With 63 shareholders across 61 countries – including institutions like the European Commission and the European Investment Bank and some EU Member States, the United States, Australia and Russia, the EBRD currently operates in 29 countries across central and eastern Europe, central Asia and the Caucasus. It provides loans, equity investments and guarantees for private and public sector projects in the areas of finance, infrastructure, industry and commerce. In its 20 years of activity, the EBRD has lent around 60 billion euros.
The recent EBRD annual meetings in Astana, Kazakhstan, provided an opportune moment to reflect on the past performance of the EBRD and as well its future plans. The meetings began with complimentary remarks on the part of both the EBRD and Kazakh President Nazarbayev about the good cooperation between the EBRD and the central Asian country, and ended with the announcement that the bank would take on the role of supporting democratisation in North Africa and the Middle East.
Rising up Oz-like from the barren steppe, the city of Astana served as the backdrop: an impressive conglomerate of newly-constructed highways, skyscrapers and buildings designed by renowned architects like Sir Norman Foster, all constructed in the past three decades with oil revenues. Many observered that Astana is an apt metaphor for the type of development promoted in Kazakhstan by Nazarbayev and to which the EBRD is no stranger – a focus on oil and gas exports that drive unfettered and unsustainable growth.
The EBRD insists that in Kazakhstan it promotes ‘economic diversification and the move towards a more sustainable model of financial development.’ In March this year, the EBRD committed 50 million euros for a new initiative to support a renewable energy financial facility in the country. At the same time, such a token project is dwarfed by credits the EBRD is continuing to provide for the oil and gas industry in Kazakhstan. In 2010 and 2011, the bank provided funding to three new projects in the oil and gas sector – putting the bank’s support for the hydrocarbons sector between 2006 and 2011 at 123 million US dollars.
The new loans follow years of lending indirectly supporting the enormous Kashagan offshore oil field in the fragile north Caspian sea, fraught with environmental risks and negative social impacts. The EBRD has not directly financed the oil field, but it has repeatedly financed ‘support’ projects to Kashagan, contributing to the overall financial viability of the project, without directly bearing the responsibility for the activity at the field.

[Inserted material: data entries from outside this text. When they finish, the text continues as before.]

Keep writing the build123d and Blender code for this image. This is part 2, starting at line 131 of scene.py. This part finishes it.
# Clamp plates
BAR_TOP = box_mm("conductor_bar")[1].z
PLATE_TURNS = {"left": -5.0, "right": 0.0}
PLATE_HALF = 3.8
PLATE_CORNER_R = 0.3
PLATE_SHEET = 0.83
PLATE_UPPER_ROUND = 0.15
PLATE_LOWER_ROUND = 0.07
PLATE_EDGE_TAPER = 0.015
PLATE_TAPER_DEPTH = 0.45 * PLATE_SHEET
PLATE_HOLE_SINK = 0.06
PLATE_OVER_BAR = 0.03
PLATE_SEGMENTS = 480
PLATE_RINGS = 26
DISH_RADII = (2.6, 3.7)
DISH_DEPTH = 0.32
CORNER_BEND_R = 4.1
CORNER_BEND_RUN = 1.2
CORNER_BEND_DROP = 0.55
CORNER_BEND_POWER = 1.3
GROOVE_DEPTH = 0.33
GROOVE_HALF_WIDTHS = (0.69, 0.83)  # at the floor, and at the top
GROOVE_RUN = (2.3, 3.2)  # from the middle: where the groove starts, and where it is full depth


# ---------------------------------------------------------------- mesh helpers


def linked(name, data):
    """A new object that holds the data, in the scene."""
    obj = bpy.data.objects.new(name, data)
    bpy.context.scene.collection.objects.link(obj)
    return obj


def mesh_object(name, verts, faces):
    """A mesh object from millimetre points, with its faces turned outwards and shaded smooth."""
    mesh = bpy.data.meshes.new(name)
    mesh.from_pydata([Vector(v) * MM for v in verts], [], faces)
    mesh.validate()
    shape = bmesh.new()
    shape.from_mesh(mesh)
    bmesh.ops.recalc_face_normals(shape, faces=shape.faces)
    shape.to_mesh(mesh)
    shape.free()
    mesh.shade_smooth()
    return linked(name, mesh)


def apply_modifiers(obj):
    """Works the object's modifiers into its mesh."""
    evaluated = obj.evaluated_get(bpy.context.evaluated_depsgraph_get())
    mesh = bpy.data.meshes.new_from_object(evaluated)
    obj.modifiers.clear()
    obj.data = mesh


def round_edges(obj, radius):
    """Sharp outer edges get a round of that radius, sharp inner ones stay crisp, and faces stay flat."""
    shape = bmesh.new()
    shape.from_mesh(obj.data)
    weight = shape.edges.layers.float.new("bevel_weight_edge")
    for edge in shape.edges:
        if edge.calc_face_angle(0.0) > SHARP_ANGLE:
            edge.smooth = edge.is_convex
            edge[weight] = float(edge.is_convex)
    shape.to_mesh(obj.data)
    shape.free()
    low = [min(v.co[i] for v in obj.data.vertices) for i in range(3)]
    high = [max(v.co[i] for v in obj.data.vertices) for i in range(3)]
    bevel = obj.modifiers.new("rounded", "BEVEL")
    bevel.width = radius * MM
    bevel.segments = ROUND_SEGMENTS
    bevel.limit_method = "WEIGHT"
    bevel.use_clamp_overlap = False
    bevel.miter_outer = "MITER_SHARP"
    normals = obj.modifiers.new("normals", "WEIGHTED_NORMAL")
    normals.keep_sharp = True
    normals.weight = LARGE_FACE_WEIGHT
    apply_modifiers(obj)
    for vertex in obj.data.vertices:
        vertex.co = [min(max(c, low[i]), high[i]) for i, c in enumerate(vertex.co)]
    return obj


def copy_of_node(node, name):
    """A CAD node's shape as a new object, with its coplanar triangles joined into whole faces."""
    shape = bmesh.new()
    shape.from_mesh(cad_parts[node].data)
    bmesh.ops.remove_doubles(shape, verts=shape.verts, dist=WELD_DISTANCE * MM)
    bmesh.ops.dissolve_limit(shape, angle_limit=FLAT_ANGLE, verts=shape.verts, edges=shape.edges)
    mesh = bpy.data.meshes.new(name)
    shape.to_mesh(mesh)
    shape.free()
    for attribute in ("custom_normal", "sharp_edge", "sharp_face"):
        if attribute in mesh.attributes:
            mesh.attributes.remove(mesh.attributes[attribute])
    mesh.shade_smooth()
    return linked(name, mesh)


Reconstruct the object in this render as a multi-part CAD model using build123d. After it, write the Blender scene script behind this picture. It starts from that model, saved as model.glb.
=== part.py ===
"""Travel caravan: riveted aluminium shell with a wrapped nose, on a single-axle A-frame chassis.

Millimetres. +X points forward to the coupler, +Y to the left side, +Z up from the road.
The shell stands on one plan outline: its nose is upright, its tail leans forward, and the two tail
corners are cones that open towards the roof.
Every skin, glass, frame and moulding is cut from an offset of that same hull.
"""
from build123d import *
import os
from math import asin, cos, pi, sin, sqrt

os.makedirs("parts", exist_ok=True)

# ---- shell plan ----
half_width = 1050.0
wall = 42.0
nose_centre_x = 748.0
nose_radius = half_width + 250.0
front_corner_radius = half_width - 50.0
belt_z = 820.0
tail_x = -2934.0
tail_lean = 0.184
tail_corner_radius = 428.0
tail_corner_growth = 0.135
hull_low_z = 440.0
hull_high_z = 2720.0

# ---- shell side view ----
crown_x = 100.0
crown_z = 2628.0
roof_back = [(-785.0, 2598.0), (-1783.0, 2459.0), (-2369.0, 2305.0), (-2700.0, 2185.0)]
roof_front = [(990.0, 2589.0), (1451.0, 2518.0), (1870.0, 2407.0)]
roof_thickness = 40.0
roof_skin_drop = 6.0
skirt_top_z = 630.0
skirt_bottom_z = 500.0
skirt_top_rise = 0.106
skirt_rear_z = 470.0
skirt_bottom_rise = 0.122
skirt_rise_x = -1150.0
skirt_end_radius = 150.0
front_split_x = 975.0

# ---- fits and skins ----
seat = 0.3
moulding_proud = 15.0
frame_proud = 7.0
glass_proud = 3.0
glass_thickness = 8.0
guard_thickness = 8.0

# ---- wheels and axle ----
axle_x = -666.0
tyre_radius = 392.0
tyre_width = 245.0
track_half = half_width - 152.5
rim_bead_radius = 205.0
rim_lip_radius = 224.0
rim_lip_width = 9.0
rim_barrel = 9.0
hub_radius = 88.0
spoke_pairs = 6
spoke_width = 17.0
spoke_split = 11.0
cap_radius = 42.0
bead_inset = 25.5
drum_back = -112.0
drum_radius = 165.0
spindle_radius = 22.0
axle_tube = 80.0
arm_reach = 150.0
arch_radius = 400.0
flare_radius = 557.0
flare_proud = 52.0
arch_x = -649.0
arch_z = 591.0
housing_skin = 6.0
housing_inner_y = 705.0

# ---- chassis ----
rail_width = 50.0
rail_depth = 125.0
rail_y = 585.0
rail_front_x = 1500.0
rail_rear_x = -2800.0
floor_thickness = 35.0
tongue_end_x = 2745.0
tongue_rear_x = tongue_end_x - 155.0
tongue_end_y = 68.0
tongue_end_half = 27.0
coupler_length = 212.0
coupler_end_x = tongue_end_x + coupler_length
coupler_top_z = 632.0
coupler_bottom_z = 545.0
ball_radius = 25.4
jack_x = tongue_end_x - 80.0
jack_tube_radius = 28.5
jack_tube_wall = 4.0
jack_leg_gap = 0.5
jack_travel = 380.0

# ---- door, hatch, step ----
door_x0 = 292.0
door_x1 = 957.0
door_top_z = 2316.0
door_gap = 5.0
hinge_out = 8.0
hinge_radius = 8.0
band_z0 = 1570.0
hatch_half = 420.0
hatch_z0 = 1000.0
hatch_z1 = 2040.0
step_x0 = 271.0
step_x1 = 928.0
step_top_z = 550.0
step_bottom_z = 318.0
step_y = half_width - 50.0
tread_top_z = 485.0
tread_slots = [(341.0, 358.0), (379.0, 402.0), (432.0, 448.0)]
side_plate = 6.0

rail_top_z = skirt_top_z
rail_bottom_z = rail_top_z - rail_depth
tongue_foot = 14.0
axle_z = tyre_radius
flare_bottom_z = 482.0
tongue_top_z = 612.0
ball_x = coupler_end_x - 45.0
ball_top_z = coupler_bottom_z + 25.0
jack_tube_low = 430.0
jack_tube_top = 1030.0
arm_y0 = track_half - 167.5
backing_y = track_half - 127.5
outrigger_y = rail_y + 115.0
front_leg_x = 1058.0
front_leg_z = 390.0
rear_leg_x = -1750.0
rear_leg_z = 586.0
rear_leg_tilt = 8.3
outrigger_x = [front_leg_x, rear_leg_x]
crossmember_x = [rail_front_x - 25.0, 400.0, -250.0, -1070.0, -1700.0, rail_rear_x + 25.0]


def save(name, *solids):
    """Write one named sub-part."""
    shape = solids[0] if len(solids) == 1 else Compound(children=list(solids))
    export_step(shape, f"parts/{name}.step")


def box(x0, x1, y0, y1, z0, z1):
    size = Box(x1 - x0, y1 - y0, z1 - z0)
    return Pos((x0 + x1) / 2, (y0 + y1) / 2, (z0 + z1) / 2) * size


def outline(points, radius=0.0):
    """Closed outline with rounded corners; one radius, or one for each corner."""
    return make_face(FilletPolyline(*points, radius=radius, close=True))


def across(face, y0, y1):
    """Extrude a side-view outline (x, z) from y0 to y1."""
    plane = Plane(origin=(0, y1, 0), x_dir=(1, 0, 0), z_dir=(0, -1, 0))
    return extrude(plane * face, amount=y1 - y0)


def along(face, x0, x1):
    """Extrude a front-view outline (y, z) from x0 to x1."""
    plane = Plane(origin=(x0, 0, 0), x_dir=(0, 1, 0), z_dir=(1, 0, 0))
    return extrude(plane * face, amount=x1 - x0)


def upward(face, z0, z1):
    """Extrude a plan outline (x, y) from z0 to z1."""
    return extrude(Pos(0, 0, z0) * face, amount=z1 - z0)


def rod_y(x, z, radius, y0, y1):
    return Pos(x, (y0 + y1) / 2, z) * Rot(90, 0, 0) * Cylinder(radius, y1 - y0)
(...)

The EBRD’s energy lending to Kazakhstan is representative for the bank’s approach to the whole post-socialist region. The bank is indeed trying to support energy efficiency and renewable energy. A comendable trend is the bank’s increased energy efficiency lending since its Sustainable Energy Initiative was launched in 2006: at least 2 billion euros were lent between 2006 and 2009 to this field. But, overall, the bank’s lending for renewables pales in comparison with its support for oil and gas projects, and lending for fossil fuel projects has actually increased between 2006 and 2009.

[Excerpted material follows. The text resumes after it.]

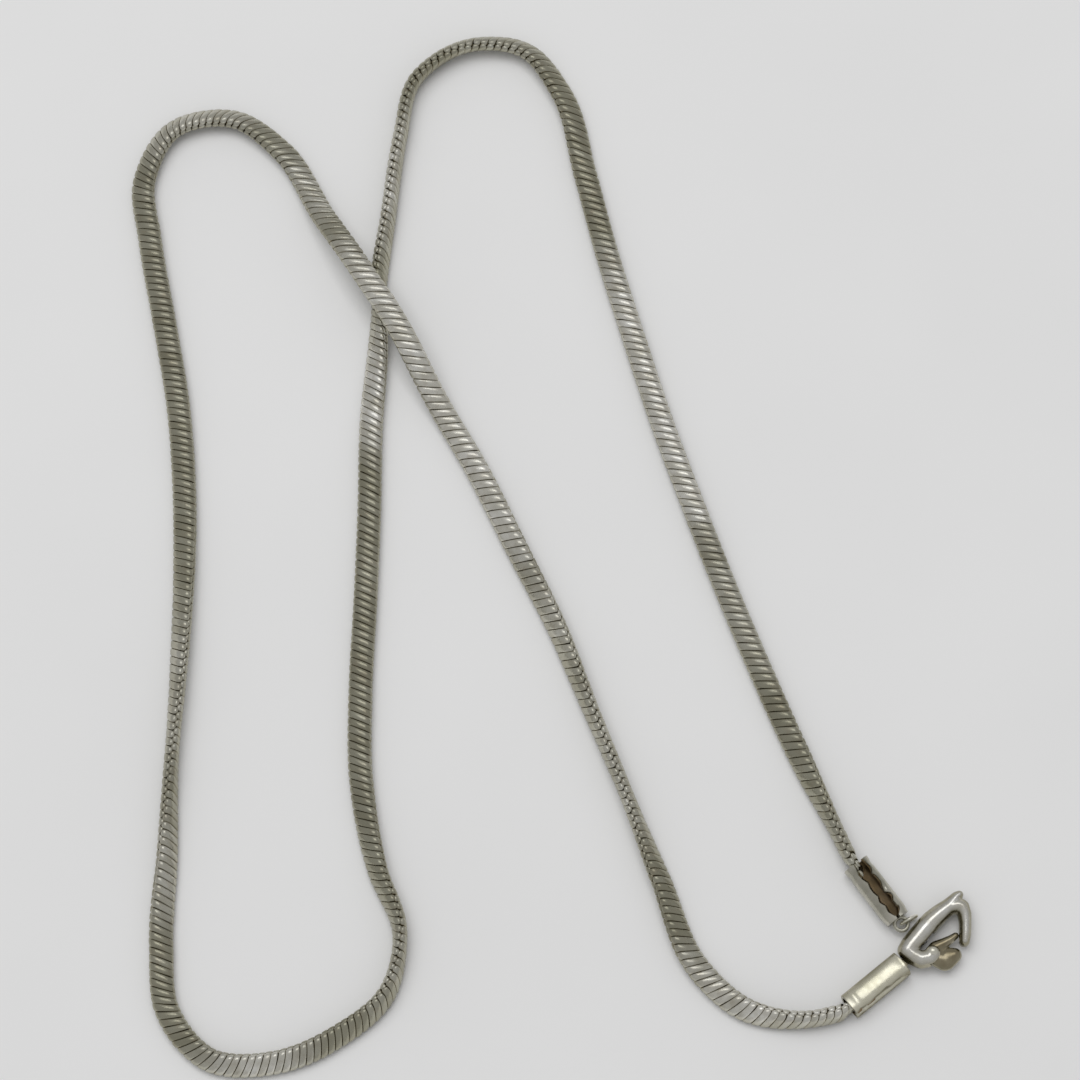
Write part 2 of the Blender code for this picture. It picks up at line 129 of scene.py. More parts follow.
# Lobster clasp, mm in its own plane: x and y of circles along each limb, and their radii
CLASP_HEADING = 50.0
CLASP_HEIGHT = 1.3
CLASP_HALF = 1.27
SPINE_CIRCLES = (
    (1.45, -1.5, 1.08), (0.9, -1.5, 1.06), (0.2, -0.95, 1.06), (0.0, -0.1, 1.08),
    (-0.02, 0.72, 1.06), (0.7, 0.78, 1.14), (2.8, 0.77, 1.16), (4.1, 0.74, 1.12),
    (5.3, 0.55, 1.03), (6.4, 0.3, 0.92), (7.2, 0.3, 0.72), (7.85, 0.33, 0.56), (8.2, 0.22, 0.46),
)
LIMB_CIRCLES = (
    (6.4, 0.3, 0.85), (7.2, -0.35, 0.9), (7.35, -0.8, 0.86), (7.0, -1.45, 0.76),
    (6.25, -2.15, 0.68), (5.3, -2.88, 0.66), (4.65, -3.3, 0.58),
)
BAR_CIRCLES = (
    (1.55, -1.45, 0.82), (2.2, -1.35, 0.7), (3.1, -1.75, 0.58), (3.9, -2.05, 0.46),
    (4.55, -2.2, 0.36),
)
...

In Mongolia, for example, the bank has so far made just one wind farm investment of around half a million euros, while it has lent 200 million US dollars for the development of the Ukhaa Hudag coal mine and coal washing plant (Ukhaa Hudag is a part of the Tavan Tolgoi coal deposit, one of the largest in the world). While the EBRD says such investments are justifiable because they stimulate the business sector, a public bank should not use its scarce resources to help companies extract coal more efficiently for sale to China.
The EBRD’s history is replete with examples of questionable investments: the bank has in the past lent support to the Baku-Tblisi-Ceyhan (BTC) pipeline, the Kumtor gold mine in Kyrgyzstan, ArcelorMittal operations in Kazakhstan, Ukraine and Bosnia and Herzegovina, and most recently to the Sostanj lignite plant in Slovenia. To its merit, the bank has withdrawn already from many investments with disastrous consequences on the environment and surrounded by human rights abuses, such as the Sakhalin II project in the Russian Far East or the Moskow-Skt. Petersburg highway passing through Moscow’s last remaining forest – Khimki. But its involvement with such projects is indicative of the dangers of the bank’s main approach: support the development of the business sector first and foremost, in the hope that it will drive both development and environmental sustainability.
With all these controversies behind it, in Astana, the EBRD was nevertheless relentless in promoting the same vision of development as in the past. Asked by a journalist during a press conference what he understands by development, EBRD President Tomas Mirrow said, ‘Our main focus is certainly on developing the market economy because we are convinced that the market economy serves the cause of people best (…) For us, development first and foremost relates to developing a sound economic environment in which companies and municipalities can develop well and thus benefit ordinary people.’
But is this vision of development enough — for post-socialist countries and for North Africa and the Middle East? The bank’s patchy record on energy lending is a clear indication that its vision of sustainable development is far from coherent. It has, in the past, lent disproportionately more to fossil fuel projects than to other economic sectors in countries in central Asia – is this sure to alleviate poverty and promote democracy? The bank has yet to develop indicators to measure the impacts of its investments on poverty reduction. Such a track record makes the bank a doubtful candidate to support sustainable development in countries in North Africa and the Middle East, whose revolutions were also for social equality — and many of which are energy rich. The EBRD and its political supporters should pace themselves and reevaluate the bank’s approach to development before expanding its geographical reach.